There is the Republican plan to “rescue” the country, which was humming along fine until Jan. 20, 2021. 

Most of it isn’t new, per se. What’s new is Scott’s attempt to marry the party’s anti-tax, pro-austerity wing with Trump’s populist, authoritarian wing. On the surface, that seems dubious. To the degree Trump had a policy outlook more sophisticated than “Build the Wall,” it was that he promised everything to everyone — cut taxes and increase spending and cut the deficit — and pretended he never made those promises when they became inconvenient. 

Scott, however, wants to reframe the oligarchical (read: deeply unpopular) aspects of the GOP agenda as an extension of the culture wars: The “woke” left is sending your money to “undeserving” others; you don’t have to squint to see the racial subtext. From start to finish, this is an authoritarian document dressed up in the language of freedom. Like all variants of right-wing populism, it focuses the grievances of its target demo (a loss of cultural primacy) at scapegoats (the wokes). 

Consider how Scott begins his treatise: “The militant left now controls the entire federal government, the news media, academia, Hollywood, and most corporate boardrooms — but they want more. They are redefining America and silencing their opponents.” 
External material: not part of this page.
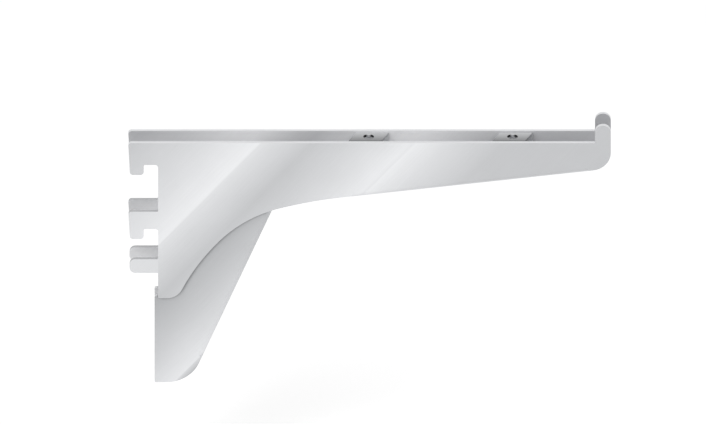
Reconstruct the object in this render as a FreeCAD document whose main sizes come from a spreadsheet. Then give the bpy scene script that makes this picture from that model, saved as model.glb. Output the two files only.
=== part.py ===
import FreeCAD, Part
import math
import os
from collections import namedtuple

import Sketcher

# Slotted shelf bracket for a wall rail with two columns of slots, in millimetres.
# X points away from the wall, with X = 0 on the front face of the rail.
# Y runs across the bracket, with Y = 0 midway between its two side walls.
# Z points up, with Z = 0 on the top edges that the shelf lies on.

# Driving dimensions: alias, value, meaning
DIMENSIONS = (
    ("sheet", 2.0, "thickness of the channel's steel sheet"),
    ("channel_gap", 11.2, "clear width between the side walls"),
    ("bend_inner_radius", 0.5, "inside radius of the folds in the channel and the gusset"),
    ("shelf_depth", 200.2, "rail face to the lip that stops the shelf"),
    ("lip_width", 7.2, "length of the front lip along the arm"),
    ("lip_height", 8.7, "height of the lip above the shelf seat"),
    ("lip_radius", 3.5, "rounding of the top of the lip"),
    ("lip_root_radius", 0.5, "rounding where the lip rises from the seat"),
    ("arm_depth_at_lip", 14.5, "depth of the folded lower edge below the seat at the lip"),
    ("fold_angle", 6.75, "rise of the folded lower edge, in degrees"),
    ("plain_edge_step", 0.9, "how far the plain edge beside the web stands above the fold"),
    ("nose_radius", 8.9, "rounding of the lower front corner"),
    ("wall_height", 77.5, "depth of the side walls below the seat"),
    ("wall_setback", 1.6, "rail face to the rear edge of the side walls"),
    ("heel_x", 10.3, "lower rear end of the side walls, before rounding"),
    ("heel_radius", 7.4, "rounding of the heel"),
    ("sweep_low_x", 19.2, "lower corner of the swept edge, from the rail face"),
    ("sweep_low_drop", 59.6, "lower corner of the swept edge, below the seat"),
    ("sweep_low_radius", 98.0, "radius of the lower part of the sweep"),
    ("sweep_high_x", 41.5, "upper corner of the swept edge, from the rail face"),
    ("sweep_high_drop", 36.5, "upper corner of the swept edge, below the seat"),
    ("sweep_high_radius", 58.0, "radius of the upper part of the sweep"),
    ("sweep_end_x", 73.1, "corner where the sweep meets the straight lower edge"),
    ("sweep_end_radius", 184.0, "radius of the last part of the sweep"),
    ("web_rear_margin", 7.3, "rear end of the arm's web to the rear screw hole's centre"),
    ("web_front_margin", 3.0, "lip to the front end of the web"),
    ("hook_reach", 12.0, "how far the hooks reach behind the rail face"),
    ("hook_lead_in", 0.8, "how much the hook's back edge leans towards its tip"),
    ("hook_tip_x", 4.9, "rail face to the inner edge of a hook's tip"),
    ("hook_seat_drop", 11.0, "seat of the upper hook's notch, below the shelf seat"),
    ("hook_pitch", 32.0, "pitch of the rail's slots, and of the hooks"),
    ("hook_tip_depth", 5.0, "how far a hook's tip hangs below its notch"),
    ("lower_hook_depth", 8.7, "depth of the lower hook above its notch"),
    ("hook_top_radius", 1.5, "rounding of a hook's upper back corner"),
    ("hook_tip_radius", 1.6, "rounding of a hook's tip"),
    ("notch_tip_radius", 0.6, "rounding in the notch beside the tip"),
    ("notch_wall_radius", 1.4, "rounding in the notch beside the wall"),
    ("tab_top_drop", 58.0, "top of the straight tab, below the seat"),
    ("tab_depth", 6.9, "height of the straight tab"),
    ("tab_reach", 11.4, "how far the straight tab reaches behind the rail face"),
    ("tab_end_radius", 2.7, "rounding of the straight tab's end"),
    ("small_radius", 0.5, "rounding of the other inner and outer corners"),
    ("gusset_sheet", 2.0, "thickness of the gusset's steel sheet"),
    ("weld_clearance", 0.05, "room between welded sheets, on each side"),
    ("gusset_drop", 120.4, "bottom of the gusset, below the seat"),
    ("gusset_top_drop", 14.0, "hidden top edge of the gusset, below the seat"),
    ("gusset_foot_x", 16.5, "where the gusset's fold line meets its bottom"),
    ("gusset_foot_radius", 16.0, "rounding of the lower front corner"),
    ("gusset_angle", 66.5, "rise of the gusset's folded front edge, in degrees"),
    ("foot_edge_step", 0.42, "how far the plain edge of the foot stands behind the fold"),
    ("gusset_step", 2.6, "how far the gusset steps forward inside the walls"),
    ("gusset_web_start", 13.5, "bottom of the gusset to its web, along the fold"),
    ("gusset_web_margin", 3.0, "web to the gusset's top edge, along the fold"),
    ("rear_screw_x", 97.3, "rail face to the rear screw hole"),
    ("screw_spacing", 65.4, "distance between the two screw holes"),
    ("screw_hole", 4.8, "diameter of the screw holes"),
    ("driver_hole", 8.0, "diameter of the driver holes in the web"),
    ("bridge_sheet", 1.2, "thickness of the screw bridges"),
    ("bridge_bend_radius", 0.3, "inside radius of a bridge's two folds"),
    ("bridge_length", 14.8, "length of a bridge along the arm"),
    ("bridge_skew", 4.1, "how far a bridge's ends lean over its width"),
    ("bridge_drop", 0.2, "top of a bridge below the seat"),
    ("bridge_flange", 8.0, "height of a bridge from its top to its flange edge"),
    ("cut_margin", 1.0, "how far a cut runs past the metal that it removes"),
)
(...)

Put aside the obvious question — how much LSD does a man have to take to think of Joe Biden as the “militant left”? — and allow me to translate from Fox Newsese: Scott’s version of a white, Christian America that idealizes capitalists (for example, him) has lost favor in the cultural marketplace, and people who espouse racist, misogynistic or bigoted views now face consequences they didn’t before (which they call censorship). A multicultural society forces their children to learn more than the historical myths on which their purported superiority was constructed (which they call indoctrination). 

They are victims, forever and always. Scott is promising to avenge their victimhood by imposing their cultural norms on everyone else — in the name of freedom — and maintaining the socioeconomic caste system that has fostered the greatest level of inequality in a century. 

That is the Republican Party’s 2022 platform. It’s also a gift to Democrats — if they can figure out how to use it.